[CAD and scene scripts]
....
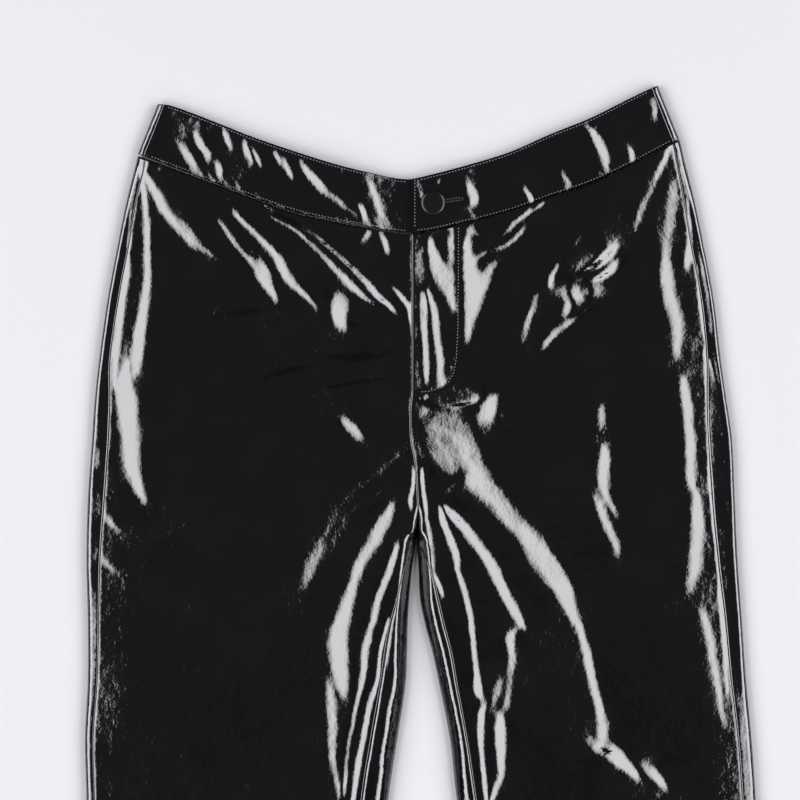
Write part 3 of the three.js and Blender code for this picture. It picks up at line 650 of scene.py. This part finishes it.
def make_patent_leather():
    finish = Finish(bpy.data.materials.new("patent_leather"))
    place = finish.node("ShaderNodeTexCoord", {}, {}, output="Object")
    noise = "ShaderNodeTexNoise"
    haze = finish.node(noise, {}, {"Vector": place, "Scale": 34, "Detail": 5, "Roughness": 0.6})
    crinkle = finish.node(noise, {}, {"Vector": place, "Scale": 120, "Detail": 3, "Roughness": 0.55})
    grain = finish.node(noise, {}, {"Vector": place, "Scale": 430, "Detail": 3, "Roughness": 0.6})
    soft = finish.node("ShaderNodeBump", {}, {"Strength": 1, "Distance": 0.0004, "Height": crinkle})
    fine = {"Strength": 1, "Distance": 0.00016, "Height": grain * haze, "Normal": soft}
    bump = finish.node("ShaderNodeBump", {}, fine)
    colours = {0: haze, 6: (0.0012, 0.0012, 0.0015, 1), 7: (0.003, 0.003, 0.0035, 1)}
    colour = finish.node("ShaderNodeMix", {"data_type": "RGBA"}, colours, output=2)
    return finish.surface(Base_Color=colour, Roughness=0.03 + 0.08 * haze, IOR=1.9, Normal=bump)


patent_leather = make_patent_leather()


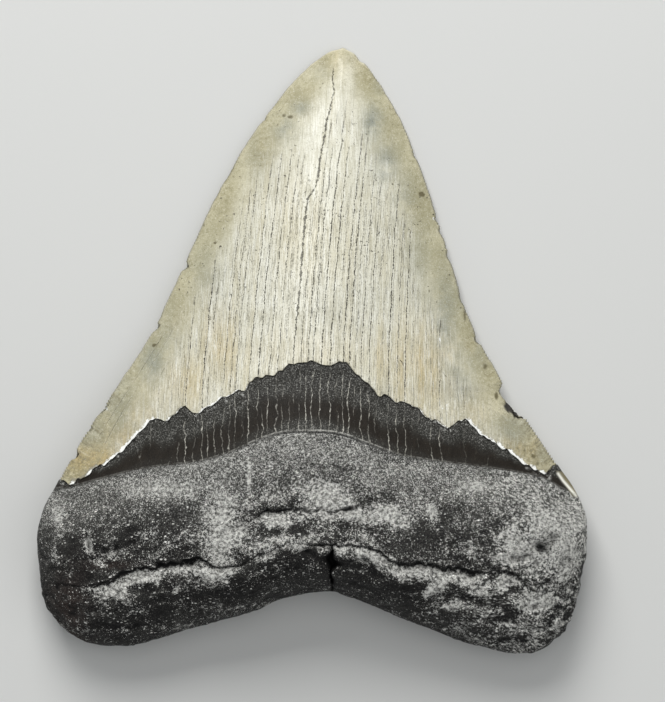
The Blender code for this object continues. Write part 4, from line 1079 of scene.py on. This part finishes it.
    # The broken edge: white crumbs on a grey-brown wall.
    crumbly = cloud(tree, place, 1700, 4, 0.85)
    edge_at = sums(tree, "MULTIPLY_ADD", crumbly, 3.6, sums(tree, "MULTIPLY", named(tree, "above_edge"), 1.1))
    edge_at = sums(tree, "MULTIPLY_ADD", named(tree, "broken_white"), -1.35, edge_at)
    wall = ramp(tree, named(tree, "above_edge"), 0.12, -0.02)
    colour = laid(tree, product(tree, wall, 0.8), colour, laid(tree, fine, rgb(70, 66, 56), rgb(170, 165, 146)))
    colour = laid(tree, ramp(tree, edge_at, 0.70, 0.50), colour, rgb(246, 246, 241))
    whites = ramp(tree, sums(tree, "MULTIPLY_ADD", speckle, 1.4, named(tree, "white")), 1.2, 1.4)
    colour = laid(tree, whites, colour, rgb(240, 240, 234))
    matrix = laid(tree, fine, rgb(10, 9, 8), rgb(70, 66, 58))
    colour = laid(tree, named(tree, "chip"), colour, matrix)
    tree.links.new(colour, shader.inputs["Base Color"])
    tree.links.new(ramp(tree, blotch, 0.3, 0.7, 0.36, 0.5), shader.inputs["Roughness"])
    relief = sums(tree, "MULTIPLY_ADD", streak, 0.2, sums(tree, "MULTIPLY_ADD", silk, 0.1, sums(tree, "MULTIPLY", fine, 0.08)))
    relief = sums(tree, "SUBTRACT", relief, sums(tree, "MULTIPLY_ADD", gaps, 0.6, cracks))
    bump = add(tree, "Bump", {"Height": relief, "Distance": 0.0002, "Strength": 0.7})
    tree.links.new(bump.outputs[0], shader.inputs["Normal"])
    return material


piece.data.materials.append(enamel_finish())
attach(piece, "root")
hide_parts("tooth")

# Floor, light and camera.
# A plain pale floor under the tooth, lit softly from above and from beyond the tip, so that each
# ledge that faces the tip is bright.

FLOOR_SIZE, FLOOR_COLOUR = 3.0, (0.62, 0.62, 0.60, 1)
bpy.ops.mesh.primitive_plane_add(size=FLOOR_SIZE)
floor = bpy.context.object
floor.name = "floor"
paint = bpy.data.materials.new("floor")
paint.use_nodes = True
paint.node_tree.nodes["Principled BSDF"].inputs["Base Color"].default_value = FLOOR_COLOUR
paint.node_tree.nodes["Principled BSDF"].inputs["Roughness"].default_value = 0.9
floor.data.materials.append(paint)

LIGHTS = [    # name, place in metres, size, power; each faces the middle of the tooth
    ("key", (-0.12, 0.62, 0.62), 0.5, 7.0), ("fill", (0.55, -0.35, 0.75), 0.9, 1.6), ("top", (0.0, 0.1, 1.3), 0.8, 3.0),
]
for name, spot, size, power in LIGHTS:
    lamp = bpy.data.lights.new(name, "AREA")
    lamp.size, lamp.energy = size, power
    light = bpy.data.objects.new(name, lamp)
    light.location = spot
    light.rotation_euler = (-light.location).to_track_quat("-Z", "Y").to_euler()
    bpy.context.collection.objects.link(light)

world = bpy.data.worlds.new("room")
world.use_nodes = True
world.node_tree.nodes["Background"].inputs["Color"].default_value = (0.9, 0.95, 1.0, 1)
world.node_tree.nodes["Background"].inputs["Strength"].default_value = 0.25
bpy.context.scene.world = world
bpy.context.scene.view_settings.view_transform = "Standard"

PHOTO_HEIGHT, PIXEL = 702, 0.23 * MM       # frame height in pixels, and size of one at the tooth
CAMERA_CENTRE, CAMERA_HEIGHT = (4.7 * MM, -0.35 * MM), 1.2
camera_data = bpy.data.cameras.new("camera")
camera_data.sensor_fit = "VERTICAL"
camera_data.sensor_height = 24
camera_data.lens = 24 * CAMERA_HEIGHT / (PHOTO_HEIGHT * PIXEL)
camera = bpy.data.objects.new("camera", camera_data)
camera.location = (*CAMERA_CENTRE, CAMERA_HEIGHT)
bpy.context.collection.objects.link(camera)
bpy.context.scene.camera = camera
....
Extract the listing in its entirety and repeat it exactly.

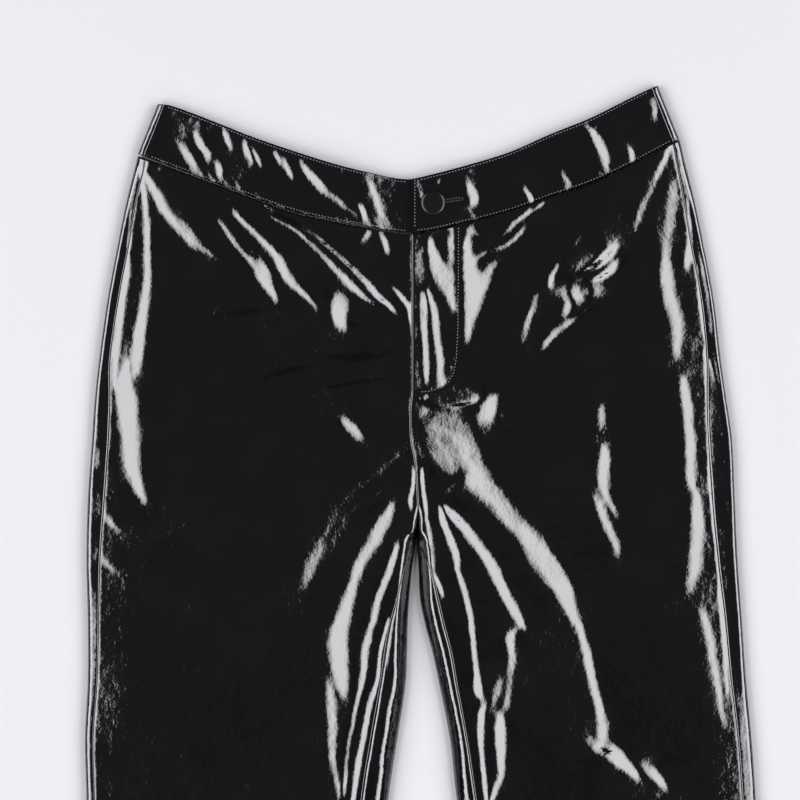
Write part 3 of the three.js and Blender code for this picture. It picks up at line 650 of scene.py. This part finishes it.
def make_patent_leather():
    finish = Finish(bpy.data.materials.new("patent_leather"))
    place = finish.node("ShaderNodeTexCoord", {}, {}, output="Object")
    noise = "ShaderNodeTexNoise"
    haze = finish.node(noise, {}, {"Vector": place, "Scale": 34, "Detail": 5, "Roughness": 0.6})
    crinkle = finish.node(noise, {}, {"Vector": place, "Scale": 120, "Detail": 3, "Roughness": 0.55})
    grain = finish.node(noise, {}, {"Vector": place, "Scale": 430, "Detail": 3, "Roughness": 0.6})
    soft = finish.node("ShaderNodeBump", {}, {"Strength": 1, "Distance": 0.0004, "Height": crinkle})
    fine = {"Strength": 1, "Distance": 0.00016, "Height": grain * haze, "Normal": soft}
    bump = finish.node("ShaderNodeBump", {}, fine)
    colours = {0: haze, 6: (0.0012, 0.0012, 0.0015, 1), 7: (0.003, 0.003, 0.0035, 1)}
    colour = finish.node("ShaderNodeMix", {"data_type": "RGBA"}, colours, output=2)
    return finish.surface(Base_Color=colour, Roughness=0.03 + 0.08 * haze, IOR=1.9, Normal=bump)


patent_leather = make_patent_leather()


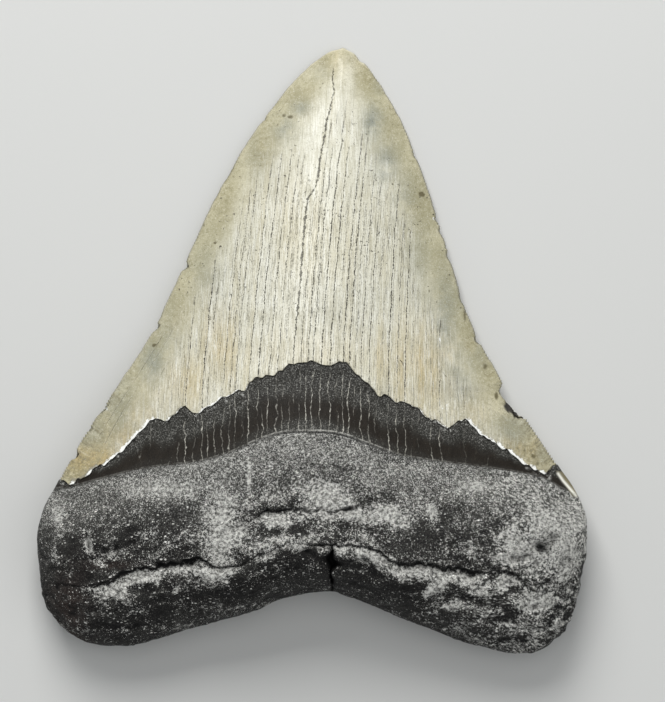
The Blender code for this object continues. Write part 4, from line 1079 of scene.py on. This part finishes it.
    # The broken edge: white crumbs on a grey-brown wall.
    crumbly = cloud(tree, place, 1700, 4, 0.85)
    edge_at = sums(tree, "MULTIPLY_ADD", crumbly, 3.6, sums(tree, "MULTIPLY", named(tree, "above_edge"), 1.1))
    edge_at = sums(tree, "MULTIPLY_ADD", named(tree, "broken_white"), -1.35, edge_at)
    wall = ramp(tree, named(tree, "above_edge"), 0.12, -0.02)
    colour = laid(tree, product(tree, wall, 0.8), colour, laid(tree, fine, rgb(70, 66, 56), rgb(170, 165, 146)))
    colour = laid(tree, ramp(tree, edge_at, 0.70, 0.50), colour, rgb(246, 246, 241))
    whites = ramp(tree, sums(tree, "MULTIPLY_ADD", speckle, 1.4, named(tree, "white")), 1.2, 1.4)
    colour = laid(tree, whites, colour, rgb(240, 240, 234))
    matrix = laid(tree, fine, rgb(10, 9, 8), rgb(70, 66, 58))
    colour = laid(tree, named(tree, "chip"), colour, matrix)
    tree.links.new(colour, shader.inputs["Base Color"])
    tree.links.new(ramp(tree, blotch, 0.3, 0.7, 0.36, 0.5), shader.inputs["Roughness"])
    relief = sums(tree, "MULTIPLY_ADD", streak, 0.2, sums(tree, "MULTIPLY_ADD", silk, 0.1, sums(tree, "MULTIPLY", fine, 0.08)))
    relief = sums(tree, "SUBTRACT", relief, sums(tree, "MULTIPLY_ADD", gaps, 0.6, cracks))
    bump = add(tree, "Bump", {"Height": relief, "Distance": 0.0002, "Strength": 0.7})
    tree.links.new(bump.outputs[0], shader.inputs["Normal"])
    return material


piece.data.materials.append(enamel_finish())
attach(piece, "root")
hide_parts("tooth")

# Floor, light and camera.
# A plain pale floor under the tooth, lit softly from above and from beyond the tip, so that each
# ledge that faces the tip is bright.

FLOOR_SIZE, FLOOR_COLOUR = 3.0, (0.62, 0.62, 0.60, 1)
bpy.ops.mesh.primitive_plane_add(size=FLOOR_SIZE)
floor = bpy.context.object
floor.name = "floor"
paint = bpy.data.materials.new("floor")
paint.use_nodes = True
paint.node_tree.nodes["Principled BSDF"].inputs["Base Color"].default_value = FLOOR_COLOUR
paint.node_tree.nodes["Principled BSDF"].inputs["Roughness"].default_value = 0.9
floor.data.materials.append(paint)

LIGHTS = [    # name, place in metres, size, power; each faces the middle of the tooth
    ("key", (-0.12, 0.62, 0.62), 0.5, 7.0), ("fill", (0.55, -0.35, 0.75), 0.9, 1.6), ("top", (0.0, 0.1, 1.3), 0.8, 3.0),
]
for name, spot, size, power in LIGHTS:
    lamp = bpy.data.lights.new(name, "AREA")
    lamp.size, lamp.energy = size, power
    light = bpy.data.objects.new(name, lamp)
    light.location = spot
    light.rotation_euler = (-light.location).to_track_quat("-Z", "Y").to_euler()
    bpy.context.collection.objects.link(light)

world = bpy.data.worlds.new("room")
world.use_nodes = True
world.node_tree.nodes["Background"].inputs["Color"].default_value = (0.9, 0.95, 1.0, 1)
world.node_tree.nodes["Background"].inputs["Strength"].default_value = 0.25
bpy.context.scene.world = world
bpy.context.scene.view_settings.view_transform = "Standard"

PHOTO_HEIGHT, PIXEL = 702, 0.23 * MM       # frame height in pixels, and size of one at the tooth
CAMERA_CENTRE, CAMERA_HEIGHT = (4.7 * MM, -0.35 * MM), 1.2
camera_data = bpy.data.cameras.new("camera")
camera_data.sensor_fit = "VERTICAL"
camera_data.sensor_height = 24
camera_data.lens = 24 * CAMERA_HEIGHT / (PHOTO_HEIGHT * PIXEL)
camera = bpy.data.objects.new("camera", camera_data)
camera.location = (*CAMERA_CENTRE, CAMERA_HEIGHT)
bpy.context.collection.objects.link(camera)
bpy.context.scene.camera = camera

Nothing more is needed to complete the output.